# [WHAT IS ASKED]
In the listing below, locate the lines that hold the string "joints". Copy those lines.

# [GIVEN DATA]
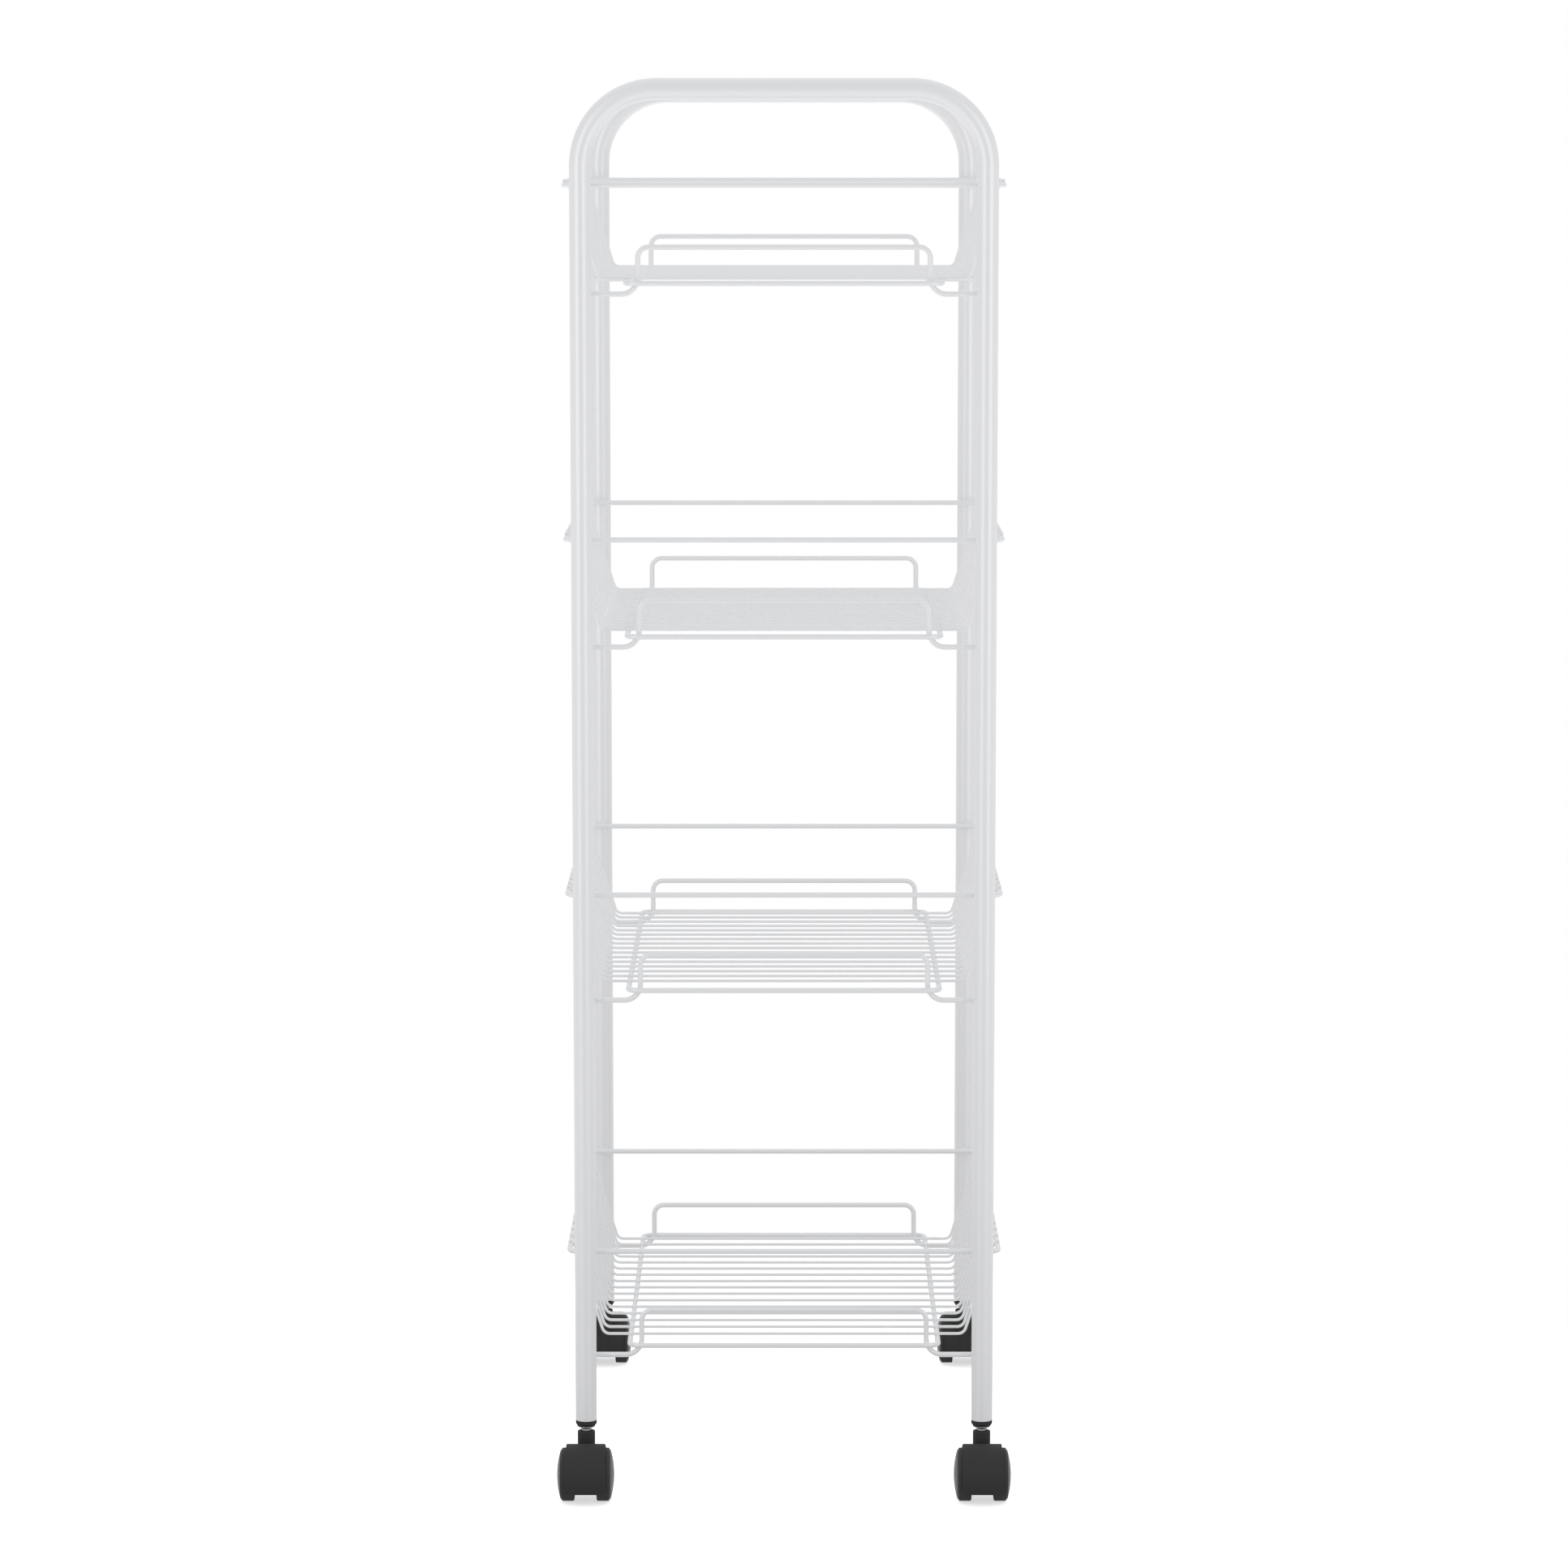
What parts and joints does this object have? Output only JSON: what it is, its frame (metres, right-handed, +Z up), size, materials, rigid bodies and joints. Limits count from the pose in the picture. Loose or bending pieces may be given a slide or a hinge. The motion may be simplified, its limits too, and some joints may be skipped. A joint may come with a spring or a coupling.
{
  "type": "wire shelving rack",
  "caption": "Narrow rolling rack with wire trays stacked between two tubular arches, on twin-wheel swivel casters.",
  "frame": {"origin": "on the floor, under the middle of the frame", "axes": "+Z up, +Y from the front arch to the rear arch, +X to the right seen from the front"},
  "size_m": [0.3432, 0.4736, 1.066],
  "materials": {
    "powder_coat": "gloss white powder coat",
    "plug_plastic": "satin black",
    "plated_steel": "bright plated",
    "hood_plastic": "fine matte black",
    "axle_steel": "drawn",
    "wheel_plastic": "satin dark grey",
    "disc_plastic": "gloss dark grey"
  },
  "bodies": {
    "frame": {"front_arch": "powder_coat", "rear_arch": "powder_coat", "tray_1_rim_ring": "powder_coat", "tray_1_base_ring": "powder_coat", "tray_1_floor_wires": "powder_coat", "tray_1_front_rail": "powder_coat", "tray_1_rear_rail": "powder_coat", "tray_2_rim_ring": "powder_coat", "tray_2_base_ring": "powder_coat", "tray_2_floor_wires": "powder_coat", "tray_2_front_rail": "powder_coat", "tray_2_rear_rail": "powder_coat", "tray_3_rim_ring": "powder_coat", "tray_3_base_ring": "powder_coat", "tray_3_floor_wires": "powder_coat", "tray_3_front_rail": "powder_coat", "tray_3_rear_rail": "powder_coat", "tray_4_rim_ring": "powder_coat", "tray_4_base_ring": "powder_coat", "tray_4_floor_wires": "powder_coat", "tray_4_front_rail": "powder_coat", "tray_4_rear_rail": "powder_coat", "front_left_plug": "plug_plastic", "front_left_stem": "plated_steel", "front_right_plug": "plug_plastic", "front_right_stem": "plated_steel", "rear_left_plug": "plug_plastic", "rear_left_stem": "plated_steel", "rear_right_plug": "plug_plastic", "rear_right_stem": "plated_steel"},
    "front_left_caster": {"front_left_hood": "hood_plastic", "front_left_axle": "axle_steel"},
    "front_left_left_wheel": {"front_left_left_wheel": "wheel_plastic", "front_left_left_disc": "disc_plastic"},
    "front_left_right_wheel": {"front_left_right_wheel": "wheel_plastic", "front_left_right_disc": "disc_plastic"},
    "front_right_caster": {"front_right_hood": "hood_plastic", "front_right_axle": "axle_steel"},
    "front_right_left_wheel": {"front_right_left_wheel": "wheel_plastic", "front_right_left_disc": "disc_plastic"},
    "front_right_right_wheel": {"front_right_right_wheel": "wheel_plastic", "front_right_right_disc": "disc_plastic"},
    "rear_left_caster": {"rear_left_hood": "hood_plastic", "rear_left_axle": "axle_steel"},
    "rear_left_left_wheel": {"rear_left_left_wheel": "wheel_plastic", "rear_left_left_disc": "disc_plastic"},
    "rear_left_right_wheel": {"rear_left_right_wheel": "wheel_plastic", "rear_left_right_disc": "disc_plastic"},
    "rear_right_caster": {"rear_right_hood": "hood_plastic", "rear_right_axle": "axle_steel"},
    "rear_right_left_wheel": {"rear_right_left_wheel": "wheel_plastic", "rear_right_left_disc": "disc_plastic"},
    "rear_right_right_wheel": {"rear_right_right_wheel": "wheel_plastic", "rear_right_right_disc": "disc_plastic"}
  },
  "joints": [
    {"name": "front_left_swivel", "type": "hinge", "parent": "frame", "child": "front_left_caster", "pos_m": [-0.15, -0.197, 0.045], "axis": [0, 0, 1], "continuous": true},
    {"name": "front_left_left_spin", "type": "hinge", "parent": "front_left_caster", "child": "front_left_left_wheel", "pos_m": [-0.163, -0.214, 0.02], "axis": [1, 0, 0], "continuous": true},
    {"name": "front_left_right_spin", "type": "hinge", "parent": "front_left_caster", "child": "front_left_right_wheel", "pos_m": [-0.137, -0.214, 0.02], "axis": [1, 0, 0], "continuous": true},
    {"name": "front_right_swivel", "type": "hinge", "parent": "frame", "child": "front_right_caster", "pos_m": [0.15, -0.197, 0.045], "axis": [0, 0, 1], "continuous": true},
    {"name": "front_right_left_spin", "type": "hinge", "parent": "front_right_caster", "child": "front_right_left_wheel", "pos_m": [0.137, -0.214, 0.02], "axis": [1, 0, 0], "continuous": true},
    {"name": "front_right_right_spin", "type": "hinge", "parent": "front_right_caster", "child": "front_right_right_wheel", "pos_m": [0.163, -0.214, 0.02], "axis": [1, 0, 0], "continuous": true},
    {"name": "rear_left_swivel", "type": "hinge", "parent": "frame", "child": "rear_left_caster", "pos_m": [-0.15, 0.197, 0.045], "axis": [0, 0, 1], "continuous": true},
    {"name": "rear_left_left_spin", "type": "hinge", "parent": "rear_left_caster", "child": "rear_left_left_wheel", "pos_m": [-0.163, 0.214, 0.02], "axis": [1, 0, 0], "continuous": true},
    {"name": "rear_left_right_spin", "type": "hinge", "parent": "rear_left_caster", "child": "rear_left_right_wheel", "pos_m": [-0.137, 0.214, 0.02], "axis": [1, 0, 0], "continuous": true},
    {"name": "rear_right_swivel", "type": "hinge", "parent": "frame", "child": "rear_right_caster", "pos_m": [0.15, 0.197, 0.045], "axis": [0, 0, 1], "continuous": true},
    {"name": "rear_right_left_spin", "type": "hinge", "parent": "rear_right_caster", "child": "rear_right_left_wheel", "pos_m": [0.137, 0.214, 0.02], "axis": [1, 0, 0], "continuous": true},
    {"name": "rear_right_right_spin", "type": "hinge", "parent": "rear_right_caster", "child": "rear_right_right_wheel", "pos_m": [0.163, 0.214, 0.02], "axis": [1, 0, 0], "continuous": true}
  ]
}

---

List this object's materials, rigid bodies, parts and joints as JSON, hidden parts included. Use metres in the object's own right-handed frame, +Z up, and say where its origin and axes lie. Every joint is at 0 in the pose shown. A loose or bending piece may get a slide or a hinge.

# [TASK RESPONSE]
What parts and joints does this object have? Output only JSON: what it is, its frame (metres, right-handed, +Z up), size, materials, rigid bodies and joints. Limits count from the pose in the picture. Loose or bending pieces may be given a slide or a hinge. The motion may be simplified, its limits too, and some joints may be skipped. A joint may come with a spring or a coupling.
  "joints": [
List this object's materials, rigid bodies, parts and joints as JSON, hidden parts included. Use metres in the object's own right-handed frame, +Z up, and say where its origin and axes lie. Every joint is at 0 in the pose shown. A loose or bending piece may get a slide or a hinge.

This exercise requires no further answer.